On 22nd March 2016 special correspondent for the Georgian Public Broadcaster, Ketevan Kardava, was standing at the Brussels Airlines ticket desk at Zaventem Airport when two bombs detonated just metres away from her. In the minutes that followed, Kardava, miraculously unscathed, took twelve photographs of her fellow survivors, which were circulated internationally on social media and in the press. These iconic images quickly became synonymous with the terrorist attack on Brussels, and gave the world unparalleled insight into the nail bomb explosions and their victims. In an interview with Alexandra James, Kardava discusses her experience, the effect it has had on her since and the criticism she has received for taking the photographs.
“I was going to Switzerland, to Geneva, to cover Georgian-Russian international talks,” Ketevan Kardava explains during our conversation. “I missed the first flight. I was waiting for a call from my office and then I was trying to get some information about the second flight… It was just a chain of events which led to me being there at the time of the first explosion.”
On the morning of the 22nd March 2016, the departure hall of Zaventem Airport was crowded and bustling. Kardava recalls seeing people standing around, checking their flights and drinking coffee. Nothing seemed out of the ordinary, except perhaps for one thing: “When I looked to my right, I saw something black. It was a… I don’t know, a suitcase or some luggage. It was a bag and no-one was standing near it… I was thinking about it because the armed soldiers and police were walking around… When the police questioned me that day in the airport, I told them that maybe it [the device] was the suitcase.” I ask her whether they thought it was a possibility at the time. “It was possible, yes.”
We now know that the attacks were carried out by suicide bombers, but Kardava’s awareness of the unattended bag and the presence of armed soldiers and police serve to highlight the context of the attack and the prevailing tension in Brussels. Just four days earlier, Salah Abdeslam, a key player in the Paris attacks of November 2015, was arrested in Molenbeek, 11 miles from Zaventem Airport. For Ketevan Kardava, a journalist living in Brussels, this was all the more relevant: “The day before, I covered the Molenbeek story so these details were all around me… that’s why the first thing I thought was that it was a terrorist attack.”

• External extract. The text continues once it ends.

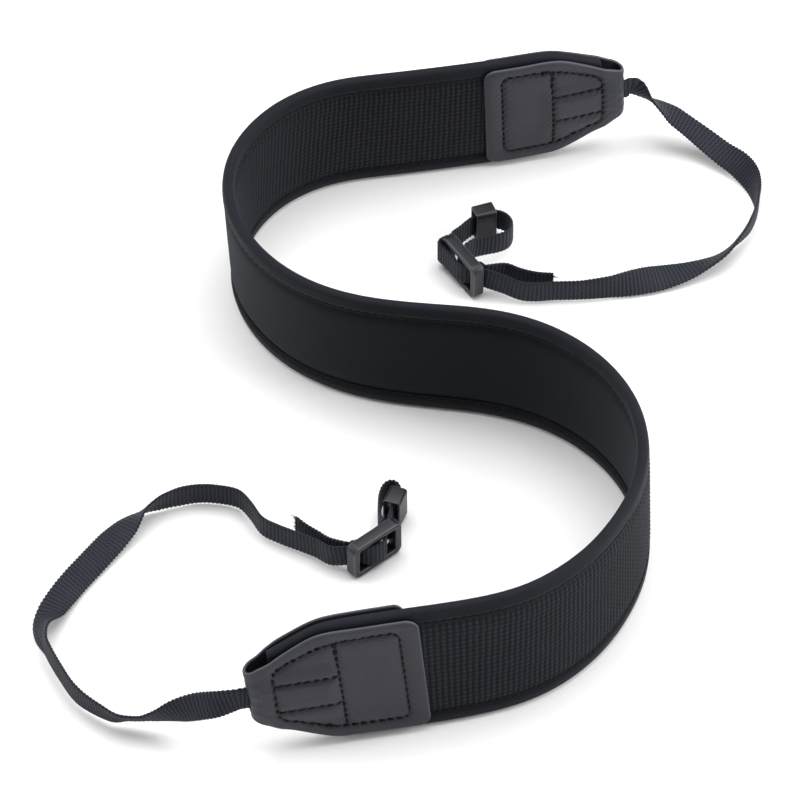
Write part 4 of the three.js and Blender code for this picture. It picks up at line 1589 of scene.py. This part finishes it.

The Brussels Airlines ticket desk where Kardava was standing was located directly in between where the two nail bombs were detonated. The closest (the second bomb) was just a few metres away. Fortunately, Kardava did not run from the site of the first explosion as this would have meant running directly towards the second bomb, which was detonated eight to nine seconds later.
“The second explosion was much stronger. The sound, the voice; I had never, never, never heard anything like it before.”
The explosions, which killed 11 people and injured over 100, left Kardava shaken but, incredibly, without injury.
“The most shocking moment for me was that I was standing and looking seconds before and there were so many people, and in one minute, less than one minute, I was looking in the same direction and… nobody was standing there. Nobody. Everything had changed.”
After the second explosion, Kardava tells me she ran to a photo booth where she sought shelter from debris falling from the ceiling. She spotted a Japanese woman nearby, uninjured but clearly in shock, who she dragged into the booth with her. “I think we were standing for maybe one minute, maybe one minute and a half. Everything was very quick. And then… we were waiting for the third blast.” Kardava had correctly assumed that there would be a third bomb but, fortunately, it failed to detonate and was later neutralised by the bomb squad after evacuation. While taking cover in the photo booth Kardava also assumed, fortunately incorrectly, that the bombs would be followed by gunfire: “Maybe terrorists will come with their Kalashnikovs and kill us,” she remembers thinking, “because everyone is talking about it…. we remember what happened in Paris.”
It was at this point inside the photo booth, precisely five minutes after the bombs had been detonated, in shock and believing that she was about to be shot, that Kardava reached for her iPhone and started to take the now all too familiar photographs that would illustrate to the world what occurred at Zaventem that morning.